No doubt the problem has been solved in other languages.  C++ has explicit
overloading, which solves the |strchr()| problem but allows only a finite
subset of the |memcpy()| family to be handled.  It would seem that the best
way to handle it in C is with either$ a |#pragma| or a magic keyword attached
to the declaration in the header file.  Something like:

	/*
	 * The |#pragma| means: |strchr()| arg1 (formally a |char const *|) can
	 * be either |char *| or |char const *|, and the result should be
	 * treated as the same type.
	 */
	#pragma sametype strchr arg1, result
	extern char *strchr(char const *, int);

	/*
	 * The |#pragma|s mean: |memcpy()| arg1 (formally a |void *|) and arg2
	 * (formally |void const *|) can be of any pointer type, but they must
	 * be identical except for possible |const|-qualification of arg2, and
	 * the result should be treated as the same type as arg2 (including
	 * |const|-qualification, if any).
	 */
	#pragma sametype memcpy arg1, unconst(arg2)
	#pragma sametype memcpy arg2, result
	extern void *memcpy(void *, void const *, size_t);

Judging from my (limited) experience with gcc hacking, it should not be
particularly difficult to implement something along these lines.

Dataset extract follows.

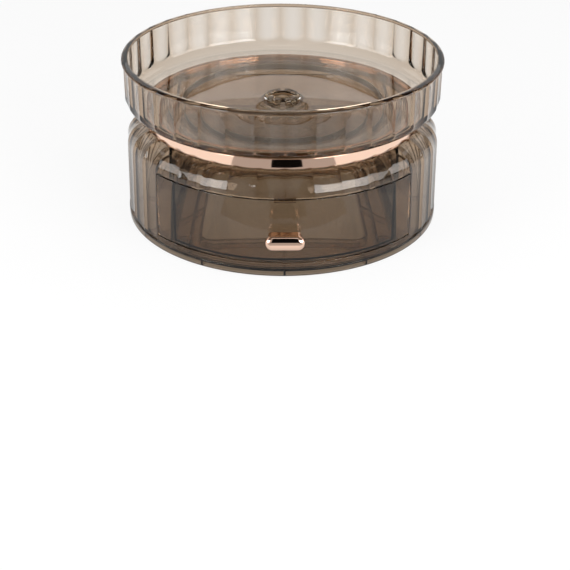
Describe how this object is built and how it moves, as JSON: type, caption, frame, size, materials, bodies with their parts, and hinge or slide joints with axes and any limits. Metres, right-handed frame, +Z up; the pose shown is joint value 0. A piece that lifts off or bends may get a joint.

Now, back to the original question.  Given the source code to |strchr()|
and the assurances guaranteed by the |#pragma|, a human can prove that the
conversion from |char const *| to |char *| within |strchr()| is safe.  If the
compiler could come up with this proof on its own, it would be justified in
automatically suppressing the warning.

Since theorem-proving in unsolvable in general, at the very least it should be
assisted by another |#pragma| from the user, say
	#pragma provably-okay cast-qual
	return ((char *)s);
meaning "although the following statement is apparently dangerous, it can
be proved that the problematic conditions (in this case, that the source
pointer was originally from a |const| object and the destination pointer will
eventually be used to modify it) will never occur."  Ideally, the compiler
should then attempt to prove the assertion, and possibly emit the warning "you
may be right, but I can't seem to prove it."  (This also applies to certain
cases of "variable may be used without being set"; and a similar |#pragma|
could be used to assert loop invariants.)

In practice, though, embedding this kind of theorem-proving into the current
generation of compilers is probably not worth the effort (unless an important
and philanthropic client, such as the U.S. government, thinks they need it).
As a much simpler approximation, I would propose
	#pragma disable-warning cast-qual
	return ((char *)s);

Karl W. Z. Heuer (karl@ima.isc.com or uunet!ima!karl), The Walking Lint
________
% I use the past tense because, now that I've seen more recent documentation,
  I've just added -Wpointer-arith -Wshadow -Wstrict-prototypes to the list.
& It would probably be silent, though the X3J11 appendix suggests that
  implicit |void *| conversion could be a Common Warning.
$ In this article I'm concentrating on the semantics.  The exact syntax
  (including whether it's spelled |#pragma| or |__frobnicate|) is open.